Investigation of a wet ethanol operated HCCI engine based on first and second law analyses

Abstract

Abstract In this paper, a conceptual wet ethanol operated homogeneous charge compression ignition (HCCI) engine is proposed to shift the energy balance in favor of ethanol. The investigated option, HCCI engine is a relatively new type of engine that has some fundamental differences with respect to other prime movers. Combined first and second law of thermodynamic approach is applied for a HCCI engine operating on wet ethanol and computational analysis is performed to investigate the effects of turbocharger compressor ratio, ambient temperature, and compressor adiabatic efficiency on first law efficiency, second law efficiency, and exergy destruction in each component.
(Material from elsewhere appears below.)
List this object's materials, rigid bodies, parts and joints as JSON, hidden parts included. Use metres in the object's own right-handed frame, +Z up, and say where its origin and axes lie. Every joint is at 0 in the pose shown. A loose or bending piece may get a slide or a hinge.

First law and second law efficiencies are found to be an increasing function of the turbocharger pressure ratio, while they are found to be a decreasing function of the ambient temperature. The effect of turbocharger pressure ratio on exergy destruction is found to be more significant than compressor efficiency and ambient temperature. Exergy analysis indicates that maximum exergy is destroyed in HCCI engine which represents about 90.09% of the total exergy destruction in the overall system. Around 4.39% exergy is destroyed by the process of heat transfer in fuel vaporizer and heat exchanger. Catalytic converter contributes about 4.08% of the total exergy destruction. This will provide some original information on the role of operating variables and will be quite useful in obtaining the optimum design of ethanol fuelled HCCI engines.